| Request |
Print all the data, keeping every line exactly as it is.

| Supplied material |
------------
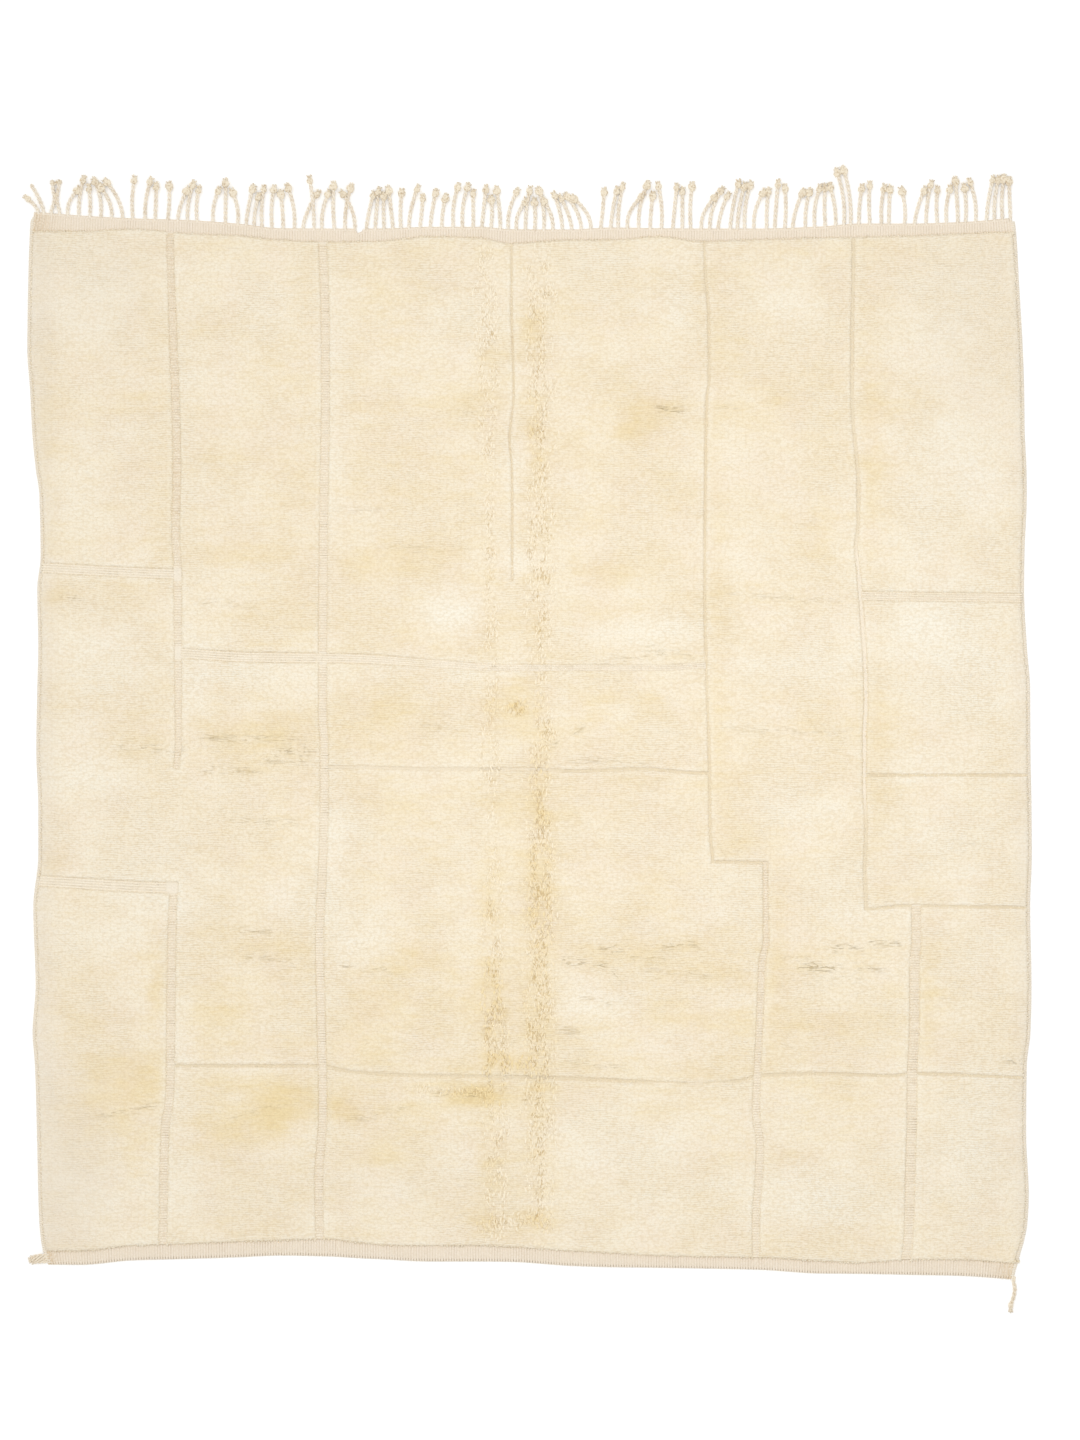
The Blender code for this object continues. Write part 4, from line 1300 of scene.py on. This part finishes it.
TUFT_RINGS = (
    TuftRing(-3.0, 1.8, -3.0, 1.3), TuftRing(2.0, 2.9, -2.0, 2.3),
    TuftRing(8.0, 2.6, -1.5, 2.1), TuftRing(12.0, 1.3, -1.0, 1.1),
)
TUFT_SECTION = ((-1.0, 0.0), (1.0, 0.0), (0.75, 0.75), (0.0, 1.0), (-0.75, 0.75))
TUFT_SPACING = 10.5
TUFT_LEAN = 0.5
MOST_TUFTS = 32000.0
FULLY_LOOSE = 0.35
LEFT_HEADING_UP = 0.6


def strewing_tree(name):
    """Geometry Nodes that strew tufts over a surface, as thickly as its loose share asks."""
    tree = Growth(name, shapes=["Tuft"], sizes=["Spacing", "Lean"])
    loose = tree.stored("loose")
    strewn = tree.node("GeometryNodeDistributePointsOnFaces", {"distribute_method": "POISSON"}, {
        "Mesh": tree.asked("Geometry"), "Distance Min": tree.asked("Spacing"),
        "Density Max": MOST_TUFTS, "Density Factor": tree.share_of(loose, 0.0, FULLY_LOOSE),
        "Seed": tree.asked("Seed"),
    }, "Points")
    about = tree.random(-1.0, 1.0, 1) * tree.asked("Lean")
    heading = about + (tree.random(0.0, 1.0, 2) > LEFT_HEADING_UP) * math.pi
    turn = tree.node("ShaderNodeCombineXYZ", {}, [tree.random(-0.05, 0.14, 3), 0.0, heading])
    size = tree.node("ShaderNodeCombineXYZ", {}, [
        tree.random(0.75, 1.25, 4), tree.random(0.65, 1.25, 5),
        tree.random(0.8, 1.1, 6) * (loose * 0.7 + 0.3),
    ])
    return tree.finished(tree.copies(strewn, "Tuft", turn, size))


def loose_finish():
    """The loose tufts: the pile's own wool, with fine hair along every tuft and painted shade
    between the hairs.
    """
    tree = Wool("loose_tuft_finish", roughness=0.95, sheen=0.15)
    tone_here = tree.mark("tone") + (tree.speckle(90.0) - 0.5) * 0.9
    colour = tree.tint(tree.soft_step(tone_here, 0.0, 1.0), CREAM_WOOL, GOLDEN_WOOL)
    colour = tree.tint(tree.soft_step(0.0 - tone_here, 0.0, 0.8), colour, PALE_WOOL)
    hair = tree.speckle(900.0, place=tree.squeezed((1.0, 0.35, 1.0)))
    # Painted shade between the hairs.
    colour = tree.tint(tree.soft_step(hair, 0.5, 0.8) * 0.12, colour, GAP_SHADE_WOOL)
    return tree.finished(colour, hair * 0.001, 0.5)


loose_share = np.where(pile_share > 0.9, np.clip(ruffle * 1.5, 0, 1), 0)
loose_share = np.where(loose_share < 0.1, 0, loose_share)
loose_squares = np.argwhere((loose_share[:-1, :-1] + loose_share[1:, 1:]) > 0)
loose_pile = net_part("loose_pile", loose_squares, {
    "loose": loose_share, "tone": net_marks["tone"],
})
loose_shape = shape_to_copy("loose_shape", tuft_rings(TUFT_RINGS, TUFT_SECTION, MM))
add_piece(
    grown("loose_tufts", loose_pile, strewing_tree("strew_tufts"), {
        "Tuft": loose_shape, "Spacing": TUFT_SPACING * MM, "Lean": TUFT_LEAN, "Seed": 21,
        "Material": loose_finish(),
    }),
)


# ---------------------------------------------------------------------------------------------
# The knotted fringe. The warp's ends are twisted in pairs into cords, and each cord ends in an
# overhand knot with a small tuft. Their roots are fused in a narrow strip on the cloth's edge.

PLY_RADIUS = 3.2
PLY_OFFSET = 3.1
PLY_SIDES = 6
ROOT_SHARE = 0.42
ROOT_FROM = 5.0
ROOT_TO = 17.0
TWIST_PITCH = 28.0
CORD_STEP = 3.8
CORD_MIDDLE = PLY_RADIUS + PLY_OFFSET + 1.0
ROOT_DEPTH = 6.0
ROOT_MIDDLE = 4.0
CORD_SAMPLES = 14
CORD_LEAN = 2.0
FIRST_CORDS = 2
FIRST_LEAN = 1.15
CORD_SWAY = 3.0
OVER_LIFT = 8.8
KNOT_LONG = 13.8
KNOT_WIDE = 12.8
KNOT_TALL = 11.6
KNOT_MIDDLE = 11.2
CORD_WOOL = (0.92, 0.845, 0.72, 1.0)
CORD_SHADE = (0.64, 0.51, 0.36, 1.0)
KNOT_WOOL = (0.89, 0.80, 0.64, 1.0)
KNOT_SHADE = (0.55, 0.41, 0.25, 1.0)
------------
| Reply |
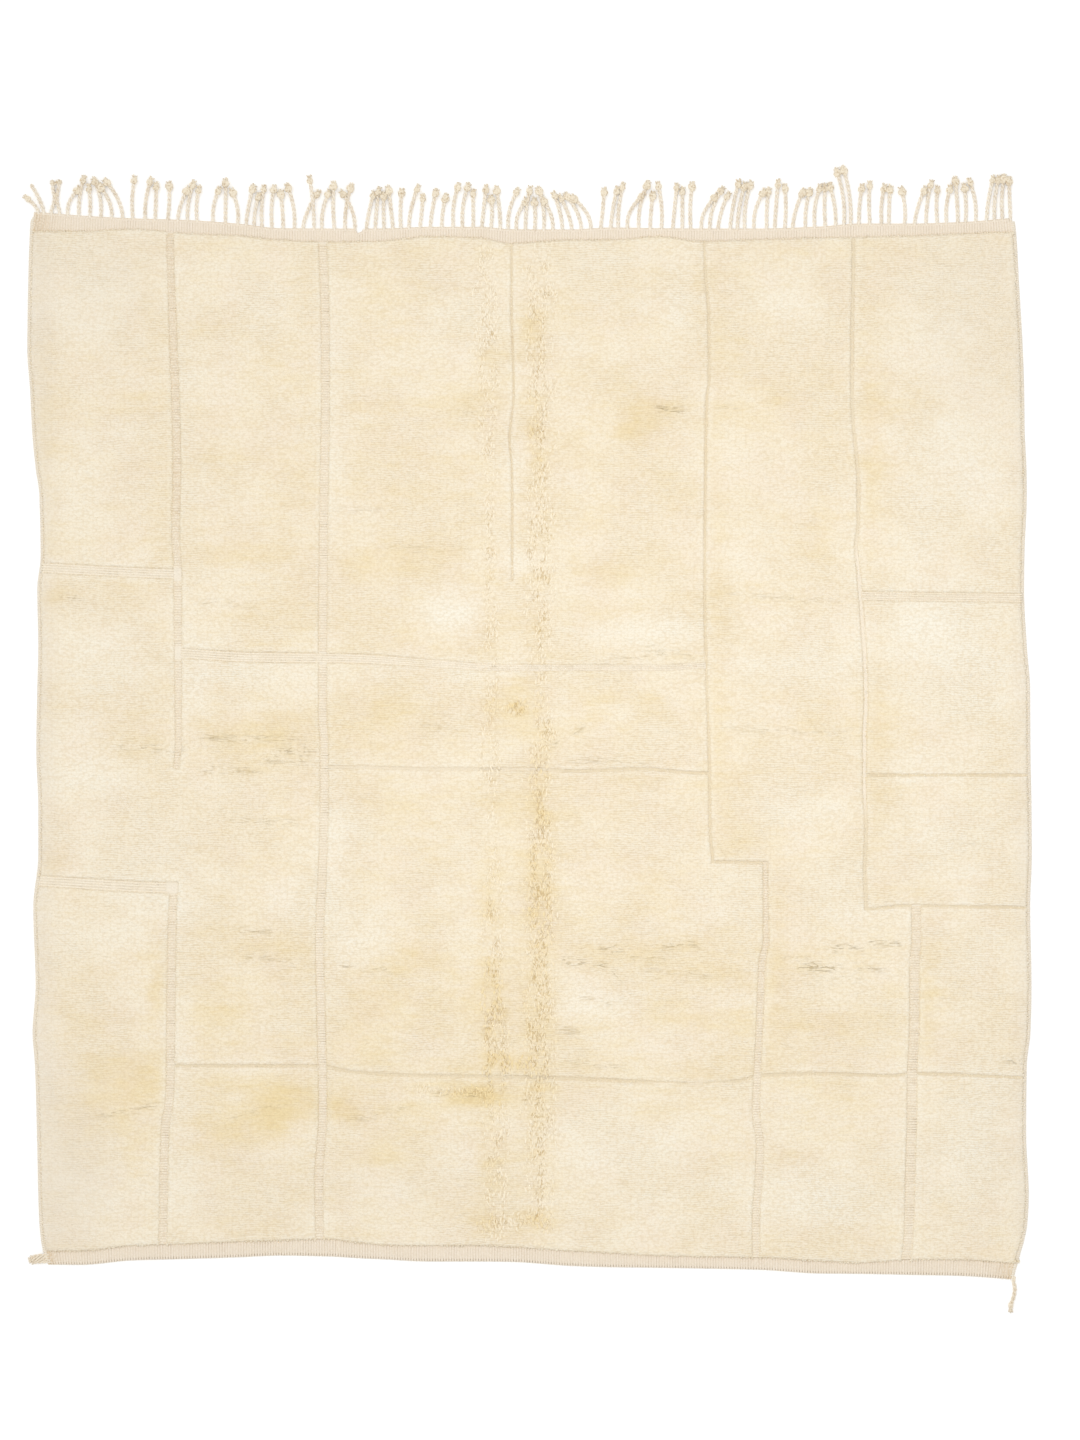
The Blender code for this object continues. Write part 4, from line 1300 of scene.py on. This part finishes it.
TUFT_RINGS = (
    TuftRing(-3.0, 1.8, -3.0, 1.3), TuftRing(2.0, 2.9, -2.0, 2.3),
    TuftRing(8.0, 2.6, -1.5, 2.1), TuftRing(12.0, 1.3, -1.0, 1.1),
)
TUFT_SECTION = ((-1.0, 0.0), (1.0, 0.0), (0.75, 0.75), (0.0, 1.0), (-0.75, 0.75))
TUFT_SPACING = 10.5
TUFT_LEAN = 0.5
MOST_TUFTS = 32000.0
FULLY_LOOSE = 0.35
LEFT_HEADING_UP = 0.6


def strewing_tree(name):
    """Geometry Nodes that strew tufts over a surface, as thickly as its loose share asks."""
    tree = Growth(name, shapes=["Tuft"], sizes=["Spacing", "Lean"])
    loose = tree.stored("loose")
    strewn = tree.node("GeometryNodeDistributePointsOnFaces", {"distribute_method": "POISSON"}, {
        "Mesh": tree.asked("Geometry"), "Distance Min": tree.asked("Spacing"),
        "Density Max": MOST_TUFTS, "Density Factor": tree.share_of(loose, 0.0, FULLY_LOOSE),
        "Seed": tree.asked("Seed"),
    }, "Points")
    about = tree.random(-1.0, 1.0, 1) * tree.asked("Lean")
    heading = about + (tree.random(0.0, 1.0, 2) > LEFT_HEADING_UP) * math.pi
    turn = tree.node("ShaderNodeCombineXYZ", {}, [tree.random(-0.05, 0.14, 3), 0.0, heading])
    size = tree.node("ShaderNodeCombineXYZ", {}, [
        tree.random(0.75, 1.25, 4), tree.random(0.65, 1.25, 5),
        tree.random(0.8, 1.1, 6) * (loose * 0.7 + 0.3),
    ])
    return tree.finished(tree.copies(strewn, "Tuft", turn, size))


def loose_finish():
    """The loose tufts: the pile's own wool, with fine hair along every tuft and painted shade
    between the hairs.
    """
    tree = Wool("loose_tuft_finish", roughness=0.95, sheen=0.15)
    tone_here = tree.mark("tone") + (tree.speckle(90.0) - 0.5) * 0.9
    colour = tree.tint(tree.soft_step(tone_here, 0.0, 1.0), CREAM_WOOL, GOLDEN_WOOL)
    colour = tree.tint(tree.soft_step(0.0 - tone_here, 0.0, 0.8), colour, PALE_WOOL)
    hair = tree.speckle(900.0, place=tree.squeezed((1.0, 0.35, 1.0)))
    # Painted shade between the hairs.
    colour = tree.tint(tree.soft_step(hair, 0.5, 0.8) * 0.12, colour, GAP_SHADE_WOOL)
    return tree.finished(colour, hair * 0.001, 0.5)


loose_share = np.where(pile_share > 0.9, np.clip(ruffle * 1.5, 0, 1), 0)
loose_share = np.where(loose_share < 0.1, 0, loose_share)
loose_squares = np.argwhere((loose_share[:-1, :-1] + loose_share[1:, 1:]) > 0)
loose_pile = net_part("loose_pile", loose_squares, {
    "loose": loose_share, "tone": net_marks["tone"],
})
loose_shape = shape_to_copy("loose_shape", tuft_rings(TUFT_RINGS, TUFT_SECTION, MM))
add_piece(
    grown("loose_tufts", loose_pile, strewing_tree("strew_tufts"), {
        "Tuft": loose_shape, "Spacing": TUFT_SPACING * MM, "Lean": TUFT_LEAN, "Seed": 21,
        "Material": loose_finish(),
    }),
)


# ---------------------------------------------------------------------------------------------
# The knotted fringe. The warp's ends are twisted in pairs into cords, and each cord ends in an
# overhand knot with a small tuft. Their roots are fused in a narrow strip on the cloth's edge.

PLY_RADIUS = 3.2
PLY_OFFSET = 3.1
PLY_SIDES = 6
ROOT_SHARE = 0.42
ROOT_FROM = 5.0
ROOT_TO = 17.0
TWIST_PITCH = 28.0
CORD_STEP = 3.8
CORD_MIDDLE = PLY_RADIUS + PLY_OFFSET + 1.0
ROOT_DEPTH = 6.0
ROOT_MIDDLE = 4.0
CORD_SAMPLES = 14
CORD_LEAN = 2.0
FIRST_CORDS = 2
FIRST_LEAN = 1.15
CORD_SWAY = 3.0
OVER_LIFT = 8.8
KNOT_LONG = 13.8
KNOT_WIDE = 12.8
KNOT_TALL = 11.6
KNOT_MIDDLE = 11.2
CORD_WOOL = (0.92, 0.845, 0.72, 1.0)
CORD_SHADE = (0.64, 0.51, 0.36, 1.0)
KNOT_WOOL = (0.89, 0.80, 0.64, 1.0)
KNOT_SHADE = (0.55, 0.41, 0.25, 1.0)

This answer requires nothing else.